As plaintiff seems to concede that it was within the trial court’s discretion to let Mrs. Plummer testify, we think that in order to predicate error upon an alleged abuse of said court’s discretion in the matter, she should show, as above indicated concerning the admission of incompetent evidence, that she was prejudiced by it. As there is no indication that such prejudice occurred here, we can only conclude that the trial court’s error, if any, in permitting Mrs. Plummer to testify, was harmless.

As her “Third Assignment of Error,” plaintiff complains of the trial court’s admission in evidence of the hereinbefore described birth certificate. She says this was unauthorized under Tit. 63 O.S.1961 § 560.5, subd. B; that the certificate was improperly submitted as part of plaintiff’s cross-examination; and that its admission was also error because it was made out several months after the birth of the child, Richard Thomas, and does not show the information (hereinbefore referred to) that plaintiff gave the Afton Hospital at the time of the birth, for use in making out the certificate.

Defendant counters with the assertion that the certificate was not offered, or admitted, in evidence to prove the child’s paternity, but merely to impeach plaintiff’s testimony (on direct examination) to the effect that she had held herself out as “Mrs. Tommy Plummer” at all times after the two agreed to assume the status of husband and wife.

In a fourth, and last, “assignment”, plaintiff complains of the trial court’s alleged error in refusing to require defendant to submit to a “blood grouping test”, as requested by plaintiff.

The record does not disclose a ruling by the trial court, admitting the birth certificate in evidence. But assuming, since it is stapled to a page of the record and marked “DEFT 1”, that it was admitted, plaintiff does not deny (as represented in defendant’s brief and indicated in the record) that this was done for impeachment purposes, and she submits no authority to the effect that it was improper to interrogate plaintiff about it on cross examination.
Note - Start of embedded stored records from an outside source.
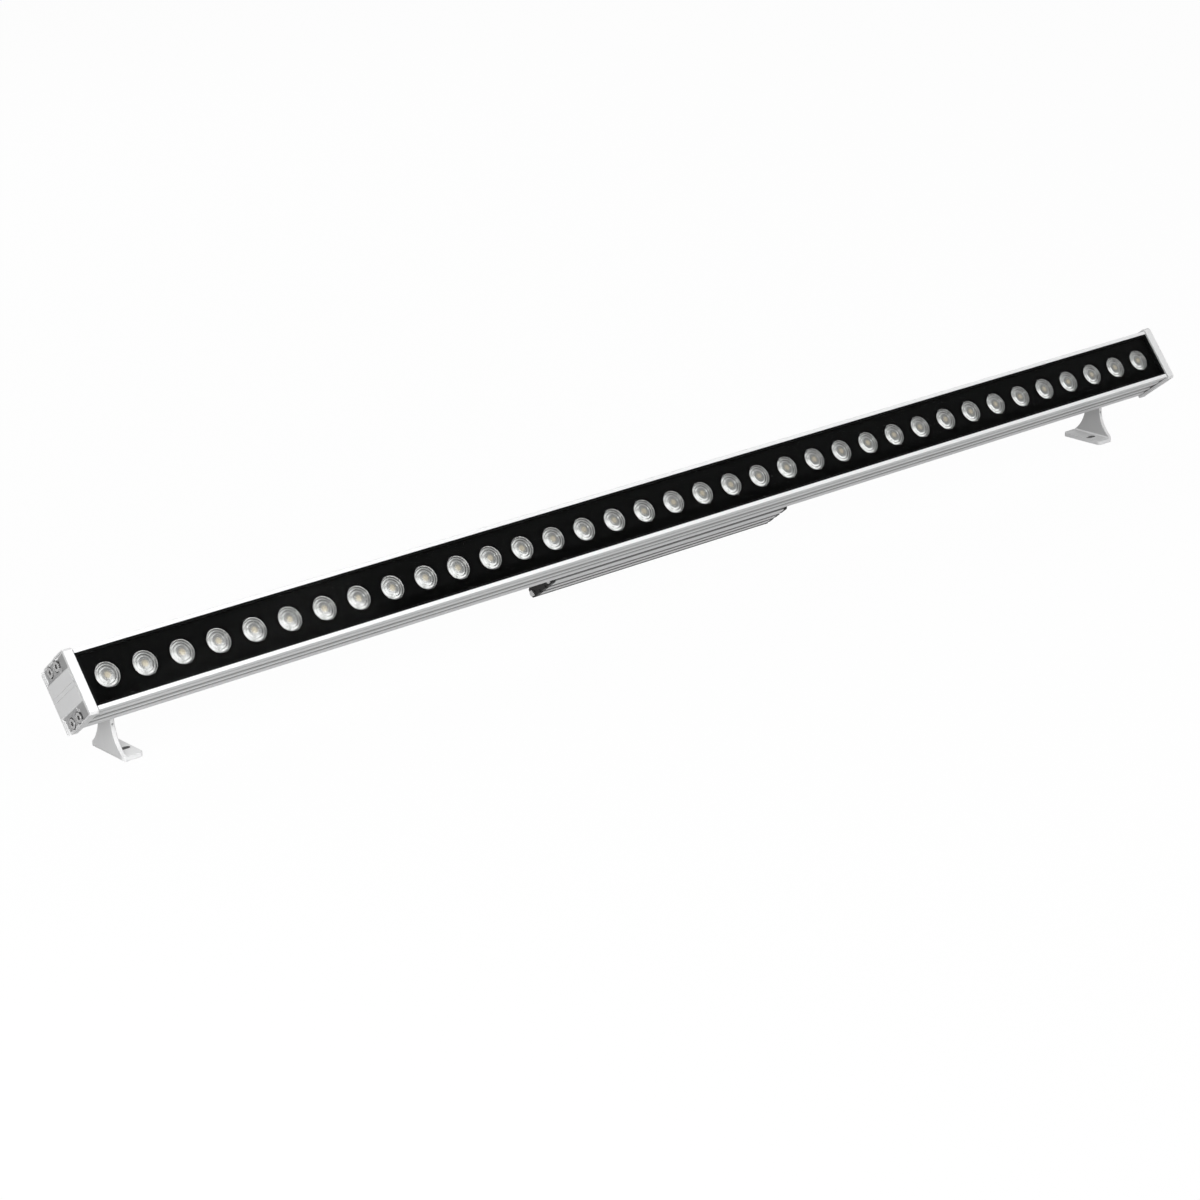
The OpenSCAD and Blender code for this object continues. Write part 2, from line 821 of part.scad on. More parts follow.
module gland_seal()
    color("black")
        tilted()
            difference() {
                rod_x(gland_seal_x, gland_w, box_mid_z, gland_seal_l, gland_thread_r - gland_wall - fit);
                rod_x(gland_seal_x - over, gland_w, box_mid_z, gland_seal_l + 2 * over, cable_r);
            }

module gland_nut()
    color("dimgray")
        tilted()
            difference() {
                union() {
                    hex_x(gland_collar_x + gland_play, gland_w, box_mid_z,
                        gland_nut_l - gland_lip_t, gland_hex_r);
                    rod_x(gland_collar_x + gland_play, gland_w, box_mid_z, gland_nut_l,
                        gland_hex_r * cos(30));
                }
                rod_x(gland_collar_x - over, gland_w, box_mid_z,
                    over + gland_play + gland_nut_l - gland_lip_t, gland_thread_r + fit);
                rod_x(gland_collar_x, gland_w, box_mid_z, gland_nut_l + over + gland_play,
                    cable_r + gland_play);
            }

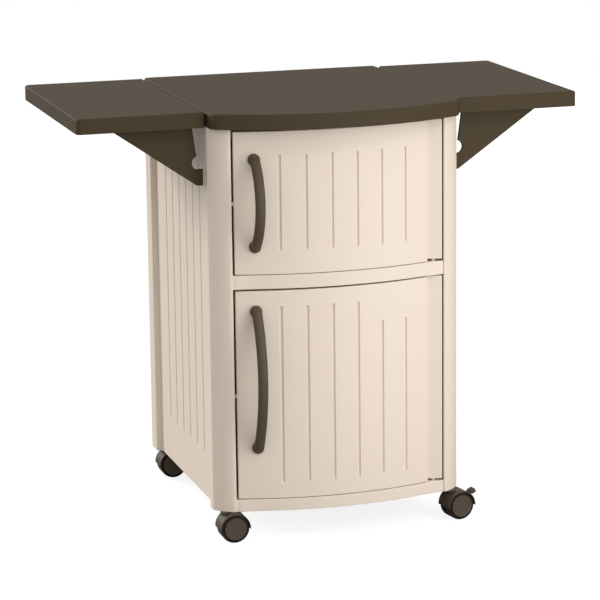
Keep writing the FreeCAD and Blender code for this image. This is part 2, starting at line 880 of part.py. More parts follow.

Since defendant admitted having sexual intercourse with plaintiff and did not contradict the unmistakeable tendency of the evidence to show that this occurred repeatedly over an extended period in the customary husband-wife manner, whether or not a child was born as a result thereof, would appear to have little, or no materiality in proving, or disproving, the parties’ common law marriage, especially since no effort was ever made to show that plaintiff had such relations with any other man, from the time she started with defendant, until the child, Richard Thomas, was born.

Likewise, since the child’s paternity was not a matter affecting the merits, or proper issues, of plaintiff’s alleged cause of action for a divorce, the trial court’s refusal to require defendant to submit to a “blood grouping test” was not error (assuming the sufficiency of the record for a predication of plaintiff’s present complaint concerning that ruling).

In view of the foregoing, it is our opinion that if any of the trial court’s actions complained of under plaintiff’s second, third and fourth “assignments” were error, they were harmless, and not prejudicial, especial*844ly in a trial without a jury, like the present one.

As we have hereinbefore determined, in dealing with plaintiff’s first assignment of error, that the trial court's judgment is neither contrary to law, nor sufficiently lacking in evidentiary support to be disturbed, it is hereby affirmed.

BLACKBIRD, C. J., HALLEY, V. C. J., and WELCH, DAVISON, JOHNSON, JACKSON, IRWIN and BERRY, JJ., concur.